* _Supplied material_
* * *

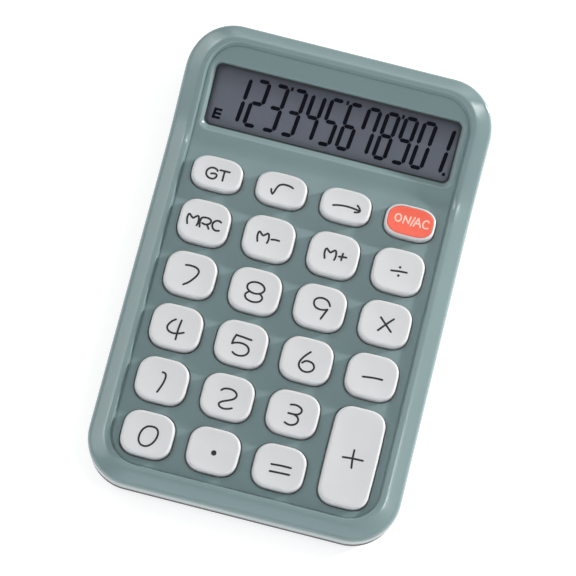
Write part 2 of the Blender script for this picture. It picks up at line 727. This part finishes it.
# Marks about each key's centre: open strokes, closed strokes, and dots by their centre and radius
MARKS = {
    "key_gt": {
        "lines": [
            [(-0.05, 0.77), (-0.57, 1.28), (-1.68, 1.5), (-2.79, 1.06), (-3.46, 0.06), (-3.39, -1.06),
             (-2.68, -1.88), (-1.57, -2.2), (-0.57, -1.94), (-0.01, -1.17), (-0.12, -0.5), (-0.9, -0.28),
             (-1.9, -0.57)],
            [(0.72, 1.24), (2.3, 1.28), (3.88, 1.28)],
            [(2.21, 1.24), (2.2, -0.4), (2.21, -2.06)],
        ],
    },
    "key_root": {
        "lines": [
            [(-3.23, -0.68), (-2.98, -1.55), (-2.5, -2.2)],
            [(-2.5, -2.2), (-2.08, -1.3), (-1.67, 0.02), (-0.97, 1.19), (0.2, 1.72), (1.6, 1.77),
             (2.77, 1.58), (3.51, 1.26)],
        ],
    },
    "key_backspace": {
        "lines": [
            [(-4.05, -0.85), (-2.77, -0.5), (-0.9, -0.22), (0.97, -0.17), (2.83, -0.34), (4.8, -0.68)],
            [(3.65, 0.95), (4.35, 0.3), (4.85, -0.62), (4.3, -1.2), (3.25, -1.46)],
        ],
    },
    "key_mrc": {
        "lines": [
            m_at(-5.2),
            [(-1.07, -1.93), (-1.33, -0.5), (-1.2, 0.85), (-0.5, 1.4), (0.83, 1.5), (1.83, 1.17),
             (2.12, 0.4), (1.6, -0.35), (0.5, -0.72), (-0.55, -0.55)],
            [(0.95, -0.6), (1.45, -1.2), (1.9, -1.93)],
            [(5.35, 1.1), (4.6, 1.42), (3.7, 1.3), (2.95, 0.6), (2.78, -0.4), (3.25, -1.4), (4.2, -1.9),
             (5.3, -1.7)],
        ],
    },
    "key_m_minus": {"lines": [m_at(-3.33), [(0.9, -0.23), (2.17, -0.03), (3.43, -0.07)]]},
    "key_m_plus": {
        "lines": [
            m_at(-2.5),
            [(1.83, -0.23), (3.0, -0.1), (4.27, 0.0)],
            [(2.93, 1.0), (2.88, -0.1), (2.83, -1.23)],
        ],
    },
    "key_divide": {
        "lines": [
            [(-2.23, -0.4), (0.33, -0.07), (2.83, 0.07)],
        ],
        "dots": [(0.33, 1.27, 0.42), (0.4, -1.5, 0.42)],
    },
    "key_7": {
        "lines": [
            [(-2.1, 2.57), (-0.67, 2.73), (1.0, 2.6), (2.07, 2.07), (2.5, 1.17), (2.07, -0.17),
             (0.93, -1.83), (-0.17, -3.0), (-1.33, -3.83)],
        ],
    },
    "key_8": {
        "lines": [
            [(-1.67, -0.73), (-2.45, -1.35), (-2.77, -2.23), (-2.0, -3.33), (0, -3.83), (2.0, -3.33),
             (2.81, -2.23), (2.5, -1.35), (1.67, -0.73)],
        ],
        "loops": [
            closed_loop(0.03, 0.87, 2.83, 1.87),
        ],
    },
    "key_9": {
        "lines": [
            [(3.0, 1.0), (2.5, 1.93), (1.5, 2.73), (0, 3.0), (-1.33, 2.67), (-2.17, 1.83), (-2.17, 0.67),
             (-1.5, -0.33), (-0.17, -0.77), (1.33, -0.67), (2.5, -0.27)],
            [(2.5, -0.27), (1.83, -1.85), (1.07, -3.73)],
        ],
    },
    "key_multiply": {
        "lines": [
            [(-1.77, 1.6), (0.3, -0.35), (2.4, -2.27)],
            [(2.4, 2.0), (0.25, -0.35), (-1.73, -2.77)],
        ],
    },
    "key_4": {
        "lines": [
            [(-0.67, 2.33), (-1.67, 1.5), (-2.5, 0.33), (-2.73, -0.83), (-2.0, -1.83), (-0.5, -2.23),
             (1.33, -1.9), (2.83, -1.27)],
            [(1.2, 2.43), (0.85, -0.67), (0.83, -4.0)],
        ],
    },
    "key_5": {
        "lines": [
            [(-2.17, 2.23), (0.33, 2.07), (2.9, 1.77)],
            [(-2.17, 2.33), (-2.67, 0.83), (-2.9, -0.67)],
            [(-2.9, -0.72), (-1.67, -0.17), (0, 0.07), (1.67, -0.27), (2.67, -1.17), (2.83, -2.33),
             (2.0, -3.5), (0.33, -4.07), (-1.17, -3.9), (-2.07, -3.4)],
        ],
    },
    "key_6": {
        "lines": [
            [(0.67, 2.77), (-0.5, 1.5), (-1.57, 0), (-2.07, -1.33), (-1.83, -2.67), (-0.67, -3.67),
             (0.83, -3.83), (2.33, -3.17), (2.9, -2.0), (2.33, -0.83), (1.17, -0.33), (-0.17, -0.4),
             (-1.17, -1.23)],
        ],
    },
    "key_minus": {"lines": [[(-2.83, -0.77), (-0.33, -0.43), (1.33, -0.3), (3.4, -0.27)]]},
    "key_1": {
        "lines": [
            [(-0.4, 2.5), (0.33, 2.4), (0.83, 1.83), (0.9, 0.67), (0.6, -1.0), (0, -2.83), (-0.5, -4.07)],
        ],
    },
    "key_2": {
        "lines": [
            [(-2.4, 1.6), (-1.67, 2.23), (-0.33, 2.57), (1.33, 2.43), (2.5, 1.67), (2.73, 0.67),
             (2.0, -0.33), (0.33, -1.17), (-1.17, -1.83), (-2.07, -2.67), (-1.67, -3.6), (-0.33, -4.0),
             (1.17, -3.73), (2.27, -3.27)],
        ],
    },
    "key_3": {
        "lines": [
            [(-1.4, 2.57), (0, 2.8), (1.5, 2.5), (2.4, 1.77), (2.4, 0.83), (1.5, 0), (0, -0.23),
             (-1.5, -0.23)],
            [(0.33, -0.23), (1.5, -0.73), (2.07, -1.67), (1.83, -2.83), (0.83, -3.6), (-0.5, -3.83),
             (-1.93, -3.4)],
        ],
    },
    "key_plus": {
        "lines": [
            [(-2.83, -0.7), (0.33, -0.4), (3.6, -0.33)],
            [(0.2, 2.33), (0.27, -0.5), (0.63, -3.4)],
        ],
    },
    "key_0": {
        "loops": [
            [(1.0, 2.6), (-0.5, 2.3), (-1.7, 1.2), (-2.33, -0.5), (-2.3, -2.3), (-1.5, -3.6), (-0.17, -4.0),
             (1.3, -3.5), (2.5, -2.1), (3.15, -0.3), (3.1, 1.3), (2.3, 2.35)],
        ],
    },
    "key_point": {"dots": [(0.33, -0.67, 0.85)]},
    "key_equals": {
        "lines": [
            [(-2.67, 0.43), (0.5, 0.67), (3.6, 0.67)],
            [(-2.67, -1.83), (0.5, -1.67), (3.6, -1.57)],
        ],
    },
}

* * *

* _Written task_
Reproduce the listing in full. Keep it exactly as written.

* _Answer to this problem_
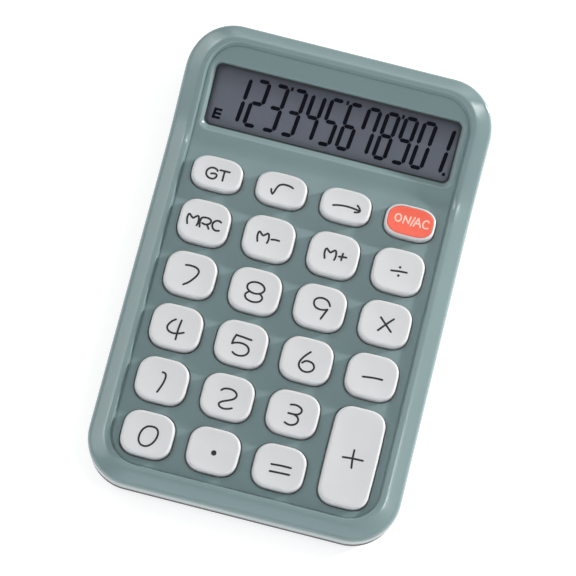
Write part 2 of the Blender script for this picture. It picks up at line 727. This part finishes it.
# Marks about each key's centre: open strokes, closed strokes, and dots by their centre and radius
MARKS = {
    "key_gt": {
        "lines": [
            [(-0.05, 0.77), (-0.57, 1.28), (-1.68, 1.5), (-2.79, 1.06), (-3.46, 0.06), (-3.39, -1.06),
             (-2.68, -1.88), (-1.57, -2.2), (-0.57, -1.94), (-0.01, -1.17), (-0.12, -0.5), (-0.9, -0.28),
             (-1.9, -0.57)],
            [(0.72, 1.24), (2.3, 1.28), (3.88, 1.28)],
            [(2.21, 1.24), (2.2, -0.4), (2.21, -2.06)],
        ],
    },
    "key_root": {
        "lines": [
            [(-3.23, -0.68), (-2.98, -1.55), (-2.5, -2.2)],
            [(-2.5, -2.2), (-2.08, -1.3), (-1.67, 0.02), (-0.97, 1.19), (0.2, 1.72), (1.6, 1.77),
             (2.77, 1.58), (3.51, 1.26)],
        ],
    },
    "key_backspace": {
        "lines": [
            [(-4.05, -0.85), (-2.77, -0.5), (-0.9, -0.22), (0.97, -0.17), (2.83, -0.34), (4.8, -0.68)],
            [(3.65, 0.95), (4.35, 0.3), (4.85, -0.62), (4.3, -1.2), (3.25, -1.46)],
        ],
    },
    "key_mrc": {
        "lines": [
            m_at(-5.2),
            [(-1.07, -1.93), (-1.33, -0.5), (-1.2, 0.85), (-0.5, 1.4), (0.83, 1.5), (1.83, 1.17),
             (2.12, 0.4), (1.6, -0.35), (0.5, -0.72), (-0.55, -0.55)],
            [(0.95, -0.6), (1.45, -1.2), (1.9, -1.93)],
            [(5.35, 1.1), (4.6, 1.42), (3.7, 1.3), (2.95, 0.6), (2.78, -0.4), (3.25, -1.4), (4.2, -1.9),
             (5.3, -1.7)],
        ],
    },
    "key_m_minus": {"lines": [m_at(-3.33), [(0.9, -0.23), (2.17, -0.03), (3.43, -0.07)]]},
    "key_m_plus": {
        "lines": [
            m_at(-2.5),
            [(1.83, -0.23), (3.0, -0.1), (4.27, 0.0)],
            [(2.93, 1.0), (2.88, -0.1), (2.83, -1.23)],
        ],
    },
    "key_divide": {
        "lines": [
            [(-2.23, -0.4), (0.33, -0.07), (2.83, 0.07)],
        ],
        "dots": [(0.33, 1.27, 0.42), (0.4, -1.5, 0.42)],
    },
    "key_7": {
        "lines": [
            [(-2.1, 2.57), (-0.67, 2.73), (1.0, 2.6), (2.07, 2.07), (2.5, 1.17), (2.07, -0.17),
             (0.93, -1.83), (-0.17, -3.0), (-1.33, -3.83)],
        ],
    },
    "key_8": {
        "lines": [
            [(-1.67, -0.73), (-2.45, -1.35), (-2.77, -2.23), (-2.0, -3.33), (0, -3.83), (2.0, -3.33),
             (2.81, -2.23), (2.5, -1.35), (1.67, -0.73)],
        ],
        "loops": [
            closed_loop(0.03, 0.87, 2.83, 1.87),
        ],
    },
    "key_9": {
        "lines": [
            [(3.0, 1.0), (2.5, 1.93), (1.5, 2.73), (0, 3.0), (-1.33, 2.67), (-2.17, 1.83), (-2.17, 0.67),
             (-1.5, -0.33), (-0.17, -0.77), (1.33, -0.67), (2.5, -0.27)],
            [(2.5, -0.27), (1.83, -1.85), (1.07, -3.73)],
        ],
    },
    "key_multiply": {
        "lines": [
            [(-1.77, 1.6), (0.3, -0.35), (2.4, -2.27)],
            [(2.4, 2.0), (0.25, -0.35), (-1.73, -2.77)],
        ],
    },
    "key_4": {
        "lines": [
            [(-0.67, 2.33), (-1.67, 1.5), (-2.5, 0.33), (-2.73, -0.83), (-2.0, -1.83), (-0.5, -2.23),
             (1.33, -1.9), (2.83, -1.27)],
            [(1.2, 2.43), (0.85, -0.67), (0.83, -4.0)],
        ],
    },
    "key_5": {
        "lines": [
            [(-2.17, 2.23), (0.33, 2.07), (2.9, 1.77)],
            [(-2.17, 2.33), (-2.67, 0.83), (-2.9, -0.67)],
            [(-2.9, -0.72), (-1.67, -0.17), (0, 0.07), (1.67, -0.27), (2.67, -1.17), (2.83, -2.33),
             (2.0, -3.5), (0.33, -4.07), (-1.17, -3.9), (-2.07, -3.4)],
        ],
    },
    "key_6": {
        "lines": [
            [(0.67, 2.77), (-0.5, 1.5), (-1.57, 0), (-2.07, -1.33), (-1.83, -2.67), (-0.67, -3.67),
             (0.83, -3.83), (2.33, -3.17), (2.9, -2.0), (2.33, -0.83), (1.17, -0.33), (-0.17, -0.4),
             (-1.17, -1.23)],
        ],
    },
    "key_minus": {"lines": [[(-2.83, -0.77), (-0.33, -0.43), (1.33, -0.3), (3.4, -0.27)]]},
    "key_1": {
        "lines": [
            [(-0.4, 2.5), (0.33, 2.4), (0.83, 1.83), (0.9, 0.67), (0.6, -1.0), (0, -2.83), (-0.5, -4.07)],
        ],
    },
    "key_2": {
        "lines": [
            [(-2.4, 1.6), (-1.67, 2.23), (-0.33, 2.57), (1.33, 2.43), (2.5, 1.67), (2.73, 0.67),
             (2.0, -0.33), (0.33, -1.17), (-1.17, -1.83), (-2.07, -2.67), (-1.67, -3.6), (-0.33, -4.0),
             (1.17, -3.73), (2.27, -3.27)],
        ],
    },
    "key_3": {
        "lines": [
            [(-1.4, 2.57), (0, 2.8), (1.5, 2.5), (2.4, 1.77), (2.4, 0.83), (1.5, 0), (0, -0.23),
             (-1.5, -0.23)],
            [(0.33, -0.23), (1.5, -0.73), (2.07, -1.67), (1.83, -2.83), (0.83, -3.6), (-0.5, -3.83),
             (-1.93, -3.4)],
        ],
    },
    "key_plus": {
        "lines": [
            [(-2.83, -0.7), (0.33, -0.4), (3.6, -0.33)],
            [(0.2, 2.33), (0.27, -0.5), (0.63, -3.4)],
        ],
    },
    "key_0": {
        "loops": [
            [(1.0, 2.6), (-0.5, 2.3), (-1.7, 1.2), (-2.33, -0.5), (-2.3, -2.3), (-1.5, -3.6), (-0.17, -4.0),
             (1.3, -3.5), (2.5, -2.1), (3.15, -0.3), (3.1, 1.3), (2.3, 2.35)],
        ],
    },
    "key_point": {"dots": [(0.33, -0.67, 0.85)]},
    "key_equals": {
        "lines": [
            [(-2.67, 0.43), (0.5, 0.67), (3.6, 0.67)],
            [(-2.67, -1.83), (0.5, -1.67), (3.6, -1.57)],
        ],
    },
}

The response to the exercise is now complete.